On September 1, 2022, Kreidler was selected to the 40-man roster and promoted to the major leagues for the first time. He recorded his first major league hit, a single, on September 3 against the Kansas City Royals. Kreidler's first major league home run on September 7 was a game-winner, and struck in the top of the ninth inning off José Quijada of the Los Angeles Angels to break a 4–4 tie.

In 2023, Kreidler was part of Detroit's Opening Day roster. He started at third base on opening day. Kreider was optioned back to Triple-A on April 15 after hitting .111 in 11 games. He was placed on the minor league injured list on April 28 with knee soreness, and began a rehab assignment with the High–A West Michigan Whitecaps in May. However, after 5 games he was pulled off rehab assignment, and it was announced that he had undergone core-muscle surgery on June 14.

Kreidler was optioned to Triple–A Toledo to begin the 2024 season. On April 11, 2024, he underwent surgery to repair a fractured right index finger. In 35 appearances for Detroit, Kreidler slashed .119/.200/.169 with one home run, two RBI, and five stolen bases.

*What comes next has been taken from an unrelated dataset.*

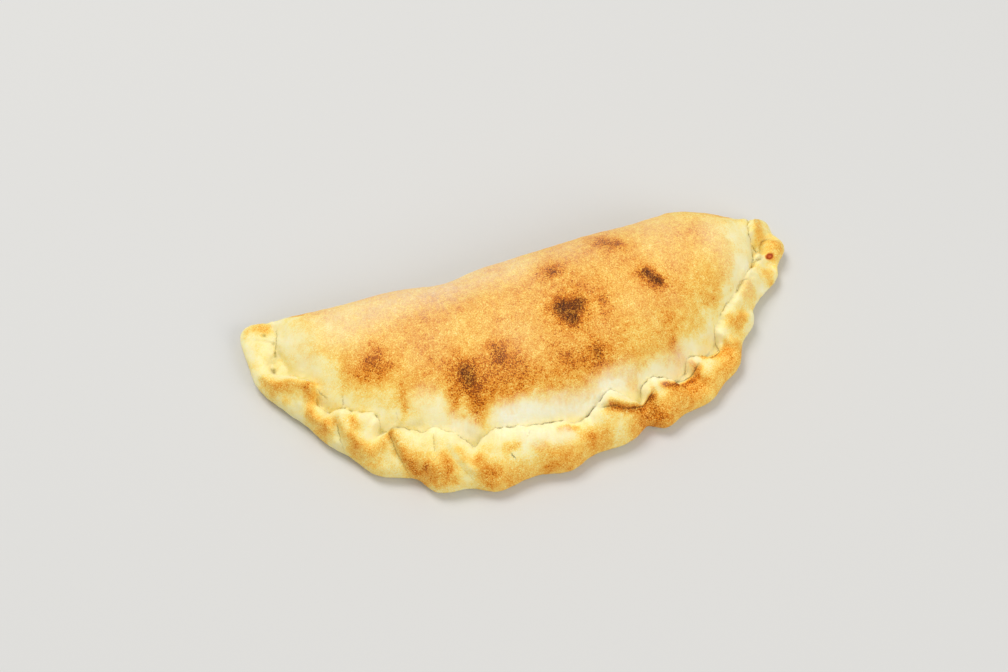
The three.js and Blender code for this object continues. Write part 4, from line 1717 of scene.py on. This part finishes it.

In 2025, Kreidler was again part of Detroit's Opening Day roster. He was used primarily as a centerfielder at the start of the season due to injuries at that position. He was optioned to Triple-A Toledo on April 21 after struggling at the plate. On August 22, 2025, Kreidler was designated for assignment by the Tigers following the promotion of Drew Sommers.

===Pittsburgh Pirates===
On August 24, 2025, Kreidler was claimed off waivers by the Pittsburgh Pirates. In 15 appearances for the Triple-A Indianapolis Indians, he batted .163/.293/.265 with one home run, one RBI, and five stolen bases. Kreidler was designated for assignment following the acquisition of Will Robertson on October 13.

=== Minnesota Twins ===
On October 15, 2025, Kreidler was claimed off waivers by the Minnesota Twins. Kreidler was optioned to the Triple-A St. Paul Saints to begin the 2026 season. Kreidler made his Twins debut on April 11, 2026, following an injury to Royce Lewis.